You’re not going to be thrown into the deep end as soon as you get back, even if you have exams shortly.

In your own time, take care to settle into what’s needed. If you know a few early nights are in order, put this into your plan and stick to it. If you have a great deal of research to get on with, build things up over a few days before you’re working flat out. If nothing else, you’ll be more enthusiastic about the work if you gradually work toward full speed. No point in burning out when it’s easily preventable.

4. Check the library for new books and renew your current books

The last thing you want is a huge fine. So make sure all your books are well within date.

Be one of the first in the library after the break and have a nosey at any new titles that have come in. And if you have any new reading lists, get a head start on this too. Get the first choice on books.

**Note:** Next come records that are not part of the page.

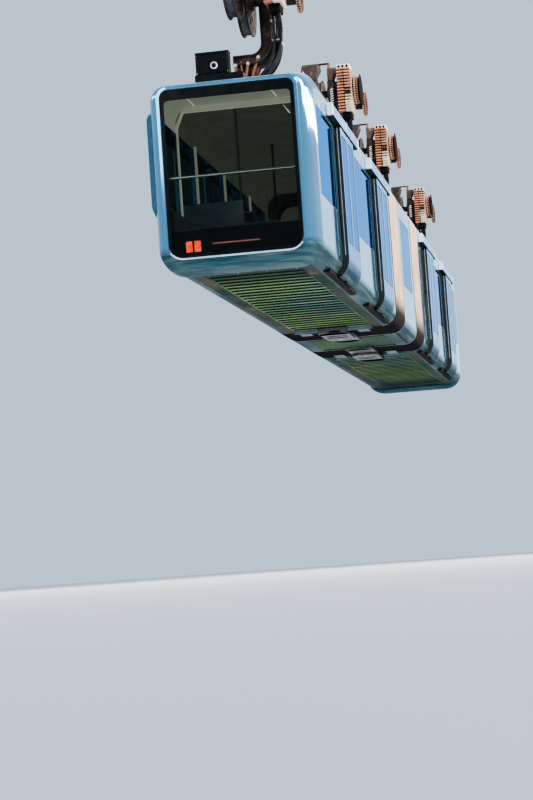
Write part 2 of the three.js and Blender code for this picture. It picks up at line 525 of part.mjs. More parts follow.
function add(name, geometry, look) {
  geometry.computeVertexNormals();
  const { hex, roughness, metalness, ...extra } = LOOK[look];
  const mesh = new THREE.Mesh(geometry, new THREE.MeshStandardMaterial({ color: hex, roughness, metalness, ...extra }));
  mesh.name = name;
  group.add(mesh);
}

const rearward = (m) => place(m, (u, y, z) => [u - HALF_LENGTH, y, z + FLOOR_Z], false);
const forward = (m) => place(m, (u, y, z) => [HALF_LENGTH - u, y, z + FLOOR_Z], true);

buildEndSection();
buildMiddle();
buildBellows();
buildInterior();
buildRoofBox();
buildBogie();

const END_PIECES = [
  // name, piece, look
  ['nose', 'nose', 'body'], ['floor', 'floor', 'floor'], ['roof', 'roof', 'roof'],
  ['wall_left', 'left', 'body'], ['wall_right', 'right', 'body'], ['windscreen', 'windscreen', 'glass'],
  ['glass_left', 'band', 'glass'], ['glass_right_a', 'pane_a', 'glass'], ['glass_right_b', 'pane_b', 'glass'],
  ['seats', 'seats', 'seat'],
];
[['rear', rearward], ['front', forward]].forEach(([end, put]) => {
  END_PIECES.forEach(([name, piece, look]) => add(`${end}_${name}`, put(pieces[piece]), look));
});
add('rear_bench', rearward(pieces.bench), 'seat');
add('rear_hand_rail', rearward(pieces.rail), 'steel');
add('rear_lamp_panel', rearward(pieces.lamp_panel), 'lamp');
add('rear_roof_box', rearward(pieces.roof_box), 'black');
add('front_partition', forward(pieces.partition), 'lining');
add('front_desk', forward(pieces.desk), 'black');
add('front_driver_seat', forward(pieces.driver_seat), 'seat');
add('front_headlamp_panel', forward(pieces.headlamp_panel), 'white');
add('mid_shell', rearward(pieces.mid), 'body');
add('mid_glass_right', rearward(pieces.mid_pane), 'glass');
add('mid_glass_left', rearward(pieces.mid_band), 'glass');
add('bellows_rear', rearward(pieces.bellows), 'bellows');
add('bellows_front', forward(pieces.bellows), 'bellows');

// door leaves: doors 1 and 2 on the rear section, 3 and 4 on the front one
DOOR_STARTS.forEach((s, k) => {
  const a = s + (DOOR.headerLen - DOOR.leafPair) / 2;
  const w = (DOOR.leafPair - DOOR.leafGap) / 2;
  const near = buildLeaf(a, a + w);
  const far = buildLeaf(a + DOOR.leafPair - w, a + DOOR.leafPair);
  add(`door_${k + 1}_aft`, rearward(near), 'door');
  add(`door_${k + 1}_fore`, rearward(far), 'door');
  add(`door_${4 - k}_fore`, forward(near), 'door');
  add(`door_${4 - k}_aft`, forward(far), 'door');
});

BOGIE_X.forEach((x, k) => {
  const at = (m) => place(m, (px, py, pz) => [px + x, py, pz], false);
  add(`bogie_${k + 1}_frame`, at(pieces.frame), 'frame');
  add(`bogie_${k + 1}_drive`, at(pieces.drive), 'drive');
  add(`wheel_${k + 1}_rear`, at(pieces.wheel_rear), 'wheel');
  add(`wheel_${k + 1}_front`, at(pieces.wheel_front), 'wheel');
});

export default group;
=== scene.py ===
# %% [markdown]
# # A suspended monorail car in three hinged sections
# The car hangs from four bogies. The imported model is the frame: every piece made here goes
# where the frame says, in metres, with +X the direction of travel, +Y the left side and
# z = 0 at the height on which the wheels roll.

# %% Load the frame
import math

import bmesh
import bpy
from mathutils import Matrix, Vector


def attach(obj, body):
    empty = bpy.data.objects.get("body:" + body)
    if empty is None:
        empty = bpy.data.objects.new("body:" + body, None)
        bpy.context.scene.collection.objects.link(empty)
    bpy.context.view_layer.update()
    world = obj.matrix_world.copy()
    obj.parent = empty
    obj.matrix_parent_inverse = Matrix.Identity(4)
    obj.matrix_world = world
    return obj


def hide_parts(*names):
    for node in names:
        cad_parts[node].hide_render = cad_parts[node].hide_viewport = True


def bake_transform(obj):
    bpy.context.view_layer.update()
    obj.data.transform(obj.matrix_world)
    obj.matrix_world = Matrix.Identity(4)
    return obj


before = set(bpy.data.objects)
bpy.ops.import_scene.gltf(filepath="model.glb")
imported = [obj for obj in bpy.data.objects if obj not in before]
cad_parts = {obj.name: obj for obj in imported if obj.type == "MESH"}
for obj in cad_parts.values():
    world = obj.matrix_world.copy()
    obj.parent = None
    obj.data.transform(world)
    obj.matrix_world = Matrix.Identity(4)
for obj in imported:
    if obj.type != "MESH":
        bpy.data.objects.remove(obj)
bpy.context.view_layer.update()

# %% [markdown]
# ## Where the viewer stands
# The viewer stands low and far behind the car and looks up at it through a long lens. A
# camera is four facts: a place, a direction, an upright and a lens. The three axes below
# came from fitting the corners of the window frame and the doors, so we write them
# straight into the camera's matrix instead of turning it by hand.

# %% Camera
lens = bpy.data.cameras.new("viewer")
lens.lens, lens.sensor_width, lens.clip_end = 98.74, 36.0, 600.0
viewer = bpy.data.objects.new("viewer", lens)
right, up = Vector((0.16647, -0.98369, -0.06817)), Vector((-0.06473, -0.07988, 0.99470))
turned = Matrix((right, up, right.cross(up))).transposed().to_4x4()
viewer.matrix_world = Matrix.Translation((-40.420, -4.914, -7.643)) @ turned
bpy.context.scene.collection.objects.link(viewer)
bpy.context.scene.camera = viewer

# %% [markdown]
# ## A few workbench helpers
# The tools act on whatever is selected, so each helper first makes the selection
# clear. `editing` opens a mesh with nothing selected, `pick` selects by place, and
# `refine` adds one modifier and applies it at once.


# %% Selecting and editing
def alone(*pieces):
    """Selects these pieces and nothing else; the first is active."""
    if bpy.context.object and bpy.context.object.mode != "OBJECT":
        bpy.ops.object.mode_set(mode="OBJECT")
    bpy.ops.object.select_all(action="DESELECT")
    for piece in pieces:
        piece.select_set(True)
    bpy.context.view_layer.objects.active = pieces[0]


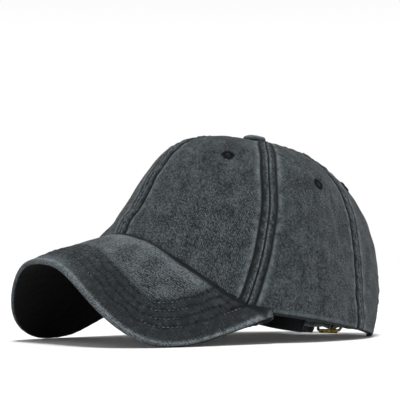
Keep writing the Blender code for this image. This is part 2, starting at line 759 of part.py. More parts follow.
def tab_object(finish):
    """The tab: cloth folded round the buckle's last bar and sewn under the arch's right binding."""
    bars, low, high, depth = buckle_sizes()
    middle = (low + high) / 2
    inner_radius = BUCKLE_WIRE_RADIUS + CLEARANCE
    outer_radius = inner_radius + TAB_CLOTH
    end = -(ARCH_HALF_WIDTH + STRAP_END_LAP)
    flat_depth = BINDING_DEPTH + CLEARANCE + TAB_CLOTH
    outline = []
    for step in range(TAB_FOLD_STEPS + 1):
        turn = math.pi * (0.5 - step / TAB_FOLD_STEPS)
        outline.append((bars[2] + outer_radius * math.cos(turn), -depth + outer_radius * math.sin(turn)))
    hem = -ARCH_HALF_WIDTH + CLEARANCE
    outline += [(hem, -flat_depth - TAB_CLOTH), (end, -flat_depth - TAB_CLOTH)]
    outline += [(end, -flat_depth + TAB_CLOTH), (hem, -flat_depth + TAB_CLOTH)]
    count = len(outline)
    bm = bmesh.new()
    levels = [middle - TAB_WIDTH / 2, middle, middle + TAB_WIDTH / 2]
    outer_loops, inner_loops = [], []
    for up in levels:
        outer_loops.append([bm.verts.new(back_point(side, up, out)) for side, out in outline])
        loop = []
        for index in range(count):
            turn = math.pi / 2 - 2 * math.pi * index / count
            side = bars[2] + inner_radius * math.cos(turn)
            loop.append(bm.verts.new(back_point(side, up, -depth + inner_radius * math.sin(turn))))
        inner_loops.append(loop)
    for loops in (outer_loops, inner_loops):
        for first, second in zip(loops, loops[1:]):
            for index in range(count):
                after = (index + 1) % count
                add_quad(bm, first[index], first[after], second[after], second[index])
    for outer, inner in ((outer_loops[0], inner_loops[0]), (outer_loops[-1], inner_loops[-1])):
        for index in range(count):
            after = (index + 1) % count
            add_quad(bm, outer[index], outer[after], inner[after], inner[index])
    return add_object("buckle_tab", bm, finish)


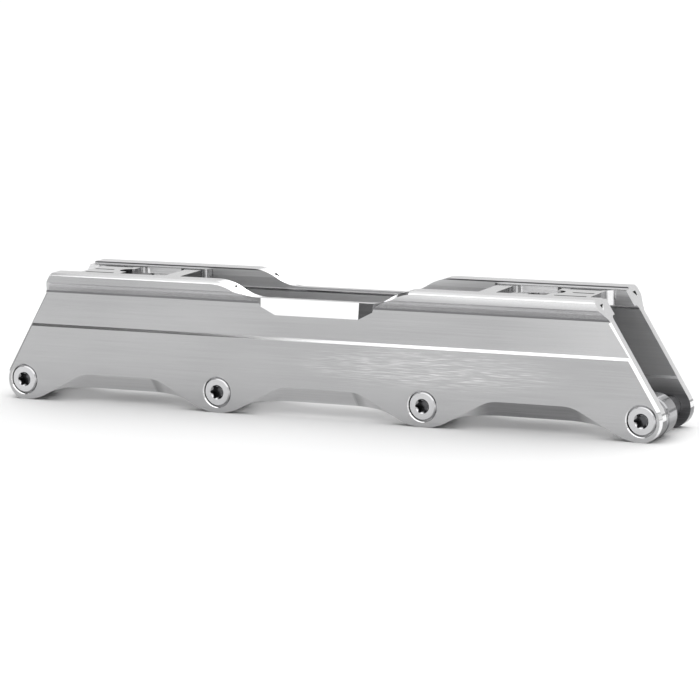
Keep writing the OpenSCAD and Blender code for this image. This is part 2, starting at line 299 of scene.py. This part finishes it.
def turnedMetal(name, s, centreX):
    material, tree, shader = newMaterial(name)
    fromAxle = tree.nodes.new("ShaderNodeMapping")
    feed(tree, fromAxle.inputs["Vector"], tree.nodes.new("ShaderNodeTexCoord").outputs["Object"])
    feed(tree, fromAxle.inputs["Location"], (-centreX, 0, -axleLine))
    place = split(tree, fromAxle.outputs["Vector"])
    normal = split(tree, tree.nodes.new("ShaderNodeNewGeometry").outputs["Normal"])
    squares = [calculate(tree, "MULTIPLY", place[axis], place[axis]) for axis in ("X", "Z")]
    radius = calculate(tree, "SQRT", calculate(tree, "ADD", *squares))

    # painted shade where a face looks down
    colour = mixColours(tree, ramp(tree, normal["Z"], *turning["down"]), s["colour"], s["downShadeColour"])
    # painted shade inside a head's drive recess
    if "recessShadeColour" in s:
        sideways = calculate(tree, "ABSOLUTE", place["Y"])
        recess = calculate(tree, "MULTIPLY", ramp(tree, radius, *s["recessRadius"]),
                           ramp(tree, sideways, *s["recessDepth"]))
        colour = mixColours(tree, recess, colour, s["recessShadeColour"])

    noise = tree.nodes.new("ShaderNodeTexNoise")
    noise.noise_dimensions = "1D"
    feed(tree, noise.inputs["W"], calculate(tree, "ADD", radius, place["Y"]))
    feed(tree, noise.inputs["Scale"], s["rings"])
    feed(tree, noise.inputs["Detail"], turning["ringDetail"])
    rings = noise.outputs["Fac"]

    feed(tree, shader.inputs["Metallic"], 1.0)
    feed(tree, shader.inputs["Base Color"], colour)
    feed(tree, shader.inputs["Roughness"], noiseSwing(tree, rings, *s["roughness"]))
    feed(tree, shader.inputs["Normal"], bump(tree, rings, s["ringStrength"], turning["ringHeight"]))
    return material


def dress(node, material):
    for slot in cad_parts[node].material_slots:
        slot.material = material


axleNumbers = (1, 2, 3, 4)

dress("frame_body", bodyMetal())
for number in axleNumbers:
    low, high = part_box(f"axle_sleeve_{number}")
    centreX = (low[0] + high[0]) / 2
    axleMetal = turnedMetal(f"turnedAxle{number}", axleFinish, centreX)
    dress(f"axle_sleeve_{number}", axleMetal)
    dress(f"axle_screw_{number}", axleMetal)
    dress(f"axle_spacer_{number}", turnedMetal(f"turnedSpacer{number}", spacerFinish, centreX))
print("metals on")


# floor, light and camera

floorLook = {
    "size": 12.0,
    "colour": (0.9, 0.9, 0.9, 1),
    "roughness": 0.8,
    "specular": 0.1,
}


def makeFloor():
    s = floorLook
    half = s["size"] / 2
    mesh = bpy.data.meshes.new("floor")
    corners = [(-half, -half, 0), (half, -half, 0), (half, half, 0), (-half, half, 0)]
    mesh.from_pydata(corners, [], [(0, 1, 2, 3)])
    floor = bpy.data.objects.new("floor", mesh)
    bpy.context.scene.collection.objects.link(floor)
    material, tree, shader = newMaterial("paleFloor")
    feed(tree, shader.inputs["Base Color"], s["colour"])
    feed(tree, shader.inputs["Roughness"], s["roughness"])
    feed(tree, shader.inputs["Specular IOR Level"], s["specular"])
    mesh.materials.append(material)


studio = {
    "horizon": 0.42,         # brightness of the surroundings at the horizon and below it
    "above": 0.12,           # and higher than aboveFrom
    "aboveFrom": 0.45,
    # name: place, point it faces, width, height, brightness
    "boxes": {
        "overhead": ((1.45, 0.60, 2.2), (1.45, 0.60, 0), 5.8, 7.6, 1.42),
        "overheadLeft": ((-3.70, 0.60, 2.2), (-3.70, 0.60, 0), 2.4, 7.6, 1.42),
        "farFloor": ((-2.2, 3.6, 1.6), (-2.2, 3.6, 0), 4.0, 2.6, 0.80),
        "front": ((-0.50, -2.40, 0.80), (0, 0, 0.3), 2.0, 1.4, 0.95),
        "back": ((-0.90, 2.20, 0.80), (0, 0, 0.2), 2.6, 1.3, 0.50),
        "backRight": ((1.05, 2.20, 0.85), (0, 0, 0.2), 1.2, 1.3, 0.50),
        "right": ((2.30, -1.00, 0.55), (0, 0, 0.1), 1.4, 0.9, 0.55),
    },
}


def softBox(name, place, aim, width, height, brightness):
    lamp = bpy.data.lights.new(name, "AREA")
    lamp.shape = "RECTANGLE"
    lamp.size = width
    lamp.size_y = height
    lamp.energy = brightness * width * height * math.pi    # watts that give the box this brightness
    lampObject = bpy.data.objects.new(name, lamp)
    lampObject.location = place
    lampObject.rotation_euler = (Vector(aim) - Vector(place)).to_track_quat("-Z", "Y").to_euler()
    bpy.context.scene.collection.objects.link(lampObject)


def makeStudio():
    world = bpy.data.worlds.new("studio")
    bpy.context.scene.world = world
    world.use_nodes = True
    tree = world.node_tree
    direction = split(tree, tree.nodes.new("ShaderNodeTexCoord").outputs["Generated"])
    level = ramp(tree, direction["Z"], 0, studio["aboveFrom"], studio["horizon"], studio["above"])
    feed(tree, tree.nodes["Background"].inputs["Color"], level)
    for name, box in studio["boxes"].items():
        softBox(name, *box)
    bpy.context.scene.view_settings.view_transform = "Standard"


cameraView = {
    "azimuth": 26.34,        # degrees round from the front
    "elevation": 9.81,
    "roll": 1.34,
    "distance": 1.1331,
    "lens": 160.83,          # millimetres, on a sensor of the width below
    "sensor": 36,
    "nearest": 0.01,
    "aim": (0.0052, 0, 0.01551),   # above the axle line
}


def makeCamera():
    s = cameraView
    a, e, r = (math.radians(s[key]) for key in ("azimuth", "elevation", "roll"))
    back = Vector((math.sin(a) * math.cos(e), -math.cos(a) * math.cos(e), math.sin(e)))
    right = Vector((math.cos(a), math.sin(a), 0))
    up = back.cross(right)
    rolledRight = right * math.cos(r) - up * math.sin(r)
    rolledUp = right * math.sin(r) + up * math.cos(r)
    camera = bpy.data.cameras.new("photoView")
    camera.sensor_width = s["sensor"]
    camera.lens = s["lens"]
    camera.clip_start = s["nearest"]
    cameraObject = bpy.data.objects.new("photoView", camera)
    place = Vector(s["aim"]) + Vector((0, 0, axleLine)) + back * s["distance"]
    turn = Matrix((rolledRight, rolledUp, back)).transposed().to_4x4()
    cameraObject.matrix_world = Matrix.Translation(place) @ turn
    bpy.context.scene.collection.objects.link(cameraObject)
    bpy.context.scene.camera = cameraObject


makeFloor()
makeStudio()
makeCamera()
print("floor, light and camera ready")
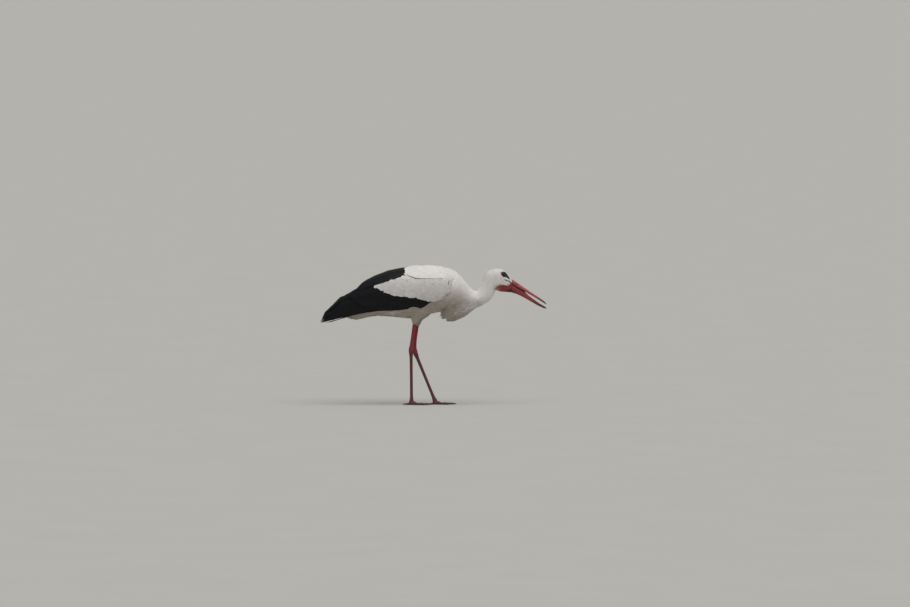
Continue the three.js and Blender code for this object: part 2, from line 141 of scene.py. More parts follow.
# How near to the middle of the back the wing comes: x, y.
WING_INNER = np.array([
    [90, 52], [50, 38], [0, 29], [-60, 22], [-110, 12], [-150, 3], [-200, 1], [-330, 0.7],
    [-490, 0.7],
])
SCAPULAR_LINE = np.array([
    [110, 518], [34, 521], [-20, 525], [-70, 526], [-119, 538], [-155, 524], [-196, 506],
    [-230, 494], [-257, 485], [-290, 470], [-306, 462],
])
COVERT_LINE = np.array([
    [80, 462], [40, 441], [10, 434], [-24, 431], [-60, 444], [-114, 450], [-170, 456],
    [-206, 467], [-235, 486], [-253, 487],
])
BLACK_UPPER = np.array([
    [-116, 640], [-116, 539], [-155, 524], [-196, 506], [-230, 494], [-257, 485], [-290, 470],
    [-330, 455], [-330, 640],
])
BLACK_LOWER = np.array([
    [6, 436], [-24, 433], [-60, 446], [-114, 452], [-170, 458], [-206, 469], [-235, 488],
    [-257, 489], [-300, 475], [-330, 640], [-500, 640], [-500, 330], [-463, 335], [-375, 366],
    [-300, 392], [-190, 398], [-90, 411], [-60, 406], [-34, 411], [-10, 426],
])
# The tail's sections: x, z, half width, arch and fall of the edges.
TAIL = np.array([
    [-236, 428, 18, 5, 2],
    [-280, 409, 26, 5, 4],
    [-330, 383, 30, 4, 6],
    [-380, 363, 30, 3.4, 6],
    [-425, 348, 26, 2.6, 4],
    [-454, 339, 20, 2, 3],
    [-462, 337, 9, 1.5, 1],
])
# The bill's two halves: x and z of the ridge, x and z of the cutting edge, half width there.
BILL_UPPER = np.array([
    [322.5, 517, 321.9, 499, 12.5],
    [345, 502, 340, 486.5, 11],
    [376, 481, 370, 470, 9],
    [410, 458.5, 405, 449.5, 7],
    [440, 438, 436, 431, 5],
    [459, 423.5, 457, 417.5, 3],
    [466.4, 414, 466, 412.6, 0.9],
])
BILL_LOWER = np.array([
    [320.6, 462, 321.7, 493.5, 12.5],
    [343, 455, 346, 478, 10.8],
    [370, 442.5, 374.5, 461, 8.6],
    [399, 426, 403.5, 441, 6.6],
    [430, 408.5, 433, 419.5, 4.6],
    [455, 397, 456, 405.5, 2.6],
    [465, 395, 465, 400, 0.9],
])
CHEEK_LINE = np.array([
    [240, 468], [252, 476], [262, 486], [276, 494], [294, 493], [309, 490.5], [317, 498],
    [335, 501],
])
EYE_PATCH = np.array([
    [277.5, 542.5], [285, 546.5], [294, 547], [303, 541.5], [310, 531], [316, 521],
    [321, 512.5], [317, 511], [310, 517], [303, 522], [295, 523], [287, 526], [282, 533],
])
GAPE_STREAK = np.array([[320, 503.5], [311, 506.5], [300, 511]])

# The legs: side, ankle and foot.
LEGS = {
    "right": (-1, np.array([-89.0, -26, 224]), np.array([-87.0, -8, 0])),
    "left": (1, np.array([-72.0, 32, 212]), np.array([11.0, 28, 0])),
}
TARSUS_LENGTH = 215
SOLE_JOINT_HEIGHT = 10
# Sections from the ankle: x, y (for the right leg) and z, radius across, and fore and aft. The
# tarsus has its share of the way down in place of x, y and z.
THIGH = np.array([
    [48, -18, 198, 32, 50],
    [34, -17, 172, 31, 42],
    [23, -14, 150, 25, 30],
    [18.5, -11, 133, 17, 19.5],
    [16.5, -9, 120, 11.5, 13],
    [15.5, -8.5, 112, 8.8, 9.6],
    [15, -8.5, 103, 7.3, 8.4],
])
# How much of the thigh is plumage.
THIGH_COAT = [[9, 12], [9, 12], [8, 11], [6, 8], [3, 5], [1, 1.5], [0.5, 0.5]]
SHANK = np.array([
    [17, -9.5, 132, 6.6, 8.2],
    [16, -9, 120, 6.6, 8.2],
    [12, -6.5, 90, 6.4, 7.8],
    [6, -3, 50, 6.2, 7.2],
    [2, -1, 20, 6.6, 8],
    [0.5, 0, 7, 8.4, 10],
    [0, 0, -3, 8.3, 9.7],
])
TARSUS = np.array([
    [-0.015, 8, 9.4],
    [0.04, 8.1, 9.3],
    [0.09, 6.4, 7.6],
    [0.18, 5.4, 6.5],
    [0.5, 5.1, 6.1],
    [0.82, 5.3, 6.2],
    [0.9, 5.8, 6.8],
    [0.95, 7.2, 8.3],
    [0.985, 8.7, 9.8],
    [1, 8, 9],
])
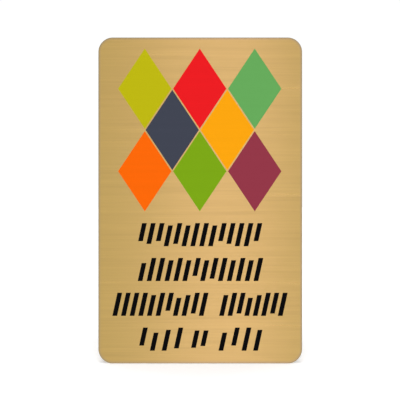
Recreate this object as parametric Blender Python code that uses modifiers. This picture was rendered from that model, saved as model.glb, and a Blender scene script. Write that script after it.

All libraries are different. If you’re uncertain, just ask the librarians if they have got any new books in. Some keep details of the new items, so it’s worth asking. Others put a selection of new titles out where you may have never noticed. By asking about new books, it could save you half an hour finding out that there isn’t anything new. And if there are new books, you may be able to browse a list, rather than pick needles out of haystacks…

5. Top up on stationery

With the New Year sales, now is the time to replenish your supplies. Don’t wait until you’ve completely run out of kit, get your pads and pens while they’re (hopefully) cheaper.

Running out would be bad.  You know what it’s like. You end up taking about twelve pens to exams…your main pen, a spare in case the main one runs out, a spare in case the spare plays up, one more for certain, a lucky pen, a ‘failsafe’ pen in your pocket if all the others don’t work, etc., etc.

Because the sales bring cheaper products, it’s worth browsing stuff you couldn’t usually afford. Some normally expensive organisers, folders and storage solutions can cost next to nothing and anything that makes your life and work easier can only be a good thing.

2008 - photo by Laura A

6. Buy a diary!

If you didn’t get an academic diary before you went off to uni, get yourself a standard 12-month diary now. As we’ve just entered 2008, many shops will be selling their diaries cheaply…some less than half price.

Even if you already use an electronic diary on your computer, it’s wise to get an old-fashioned diary to keep on your desk. Having a physical copy will make it harder to ignore plans and take your actions more seriously.

You may also like to buy a very small pocket diary for when you’re out and about. They can come in very useful, so long as you keep them up to date!

My advice would be to get a diary that suits you. It’s no use buying the cheapest if it doesn’t work the way you’d like. We all organise ourselves in different ways, after all.

7. Make proper use of your free time

Everyone has a very different workload at this time of year. If there’s nothing else to do and you’re bored, it’s not surprising that many people will default to surfing the net, doodling, playing games on the computer, and so on.

If you’re at a loose end when everyone else is beavering away, ask yourself two questions.

  • “Why don’t I have much work to do?” – You might be kidding yourself. Don’t be so sure that you don’t need to revise for that ‘easy’ exam. And don’t be caught out with forgetting an essay deadline or something…check check CHECK!
  • “What can I be doing in order to spend my time productively?” – It doesn’t necessarily mean that you need to find more work to do. It simply gives you scope to question your actions at all times.  That’ll stop you moving toward any old rubbish without thinking.  If you question your actions each and every time you’re bored, you’ll soon realise what stuff you default to. When you do, push yourself to choose a different activity each and every time.

8. Breathe easy

Now you’re back, there’s a million things out there for you to enjoy. If you’re anything like I was, you’ll be amazed you managed without all this for so many weeks.

Time to catch up!


  1. I find that my productivity (and memory) increases very much after using a diary (or a planner or organizer) because I get to jot deadlines and events down anytime.

    And I can’t stress enough that every student needs one, especially if s/he wants to be productive.

    Plus, writing things down in the diary also serves as your “to do” list 😀

  2. That’s great to hear, pelf.

    I must admit that while I kept a pocket diary with me when at uni, I just didn’t keep it current. That’s why I emphasize the need to have ALL diaries up to date.

    I like your mention about your diary serving as a ‘to do’ list. I’ve never thought of it quite that way, but I think I’ll take that up myself now. What a great idea.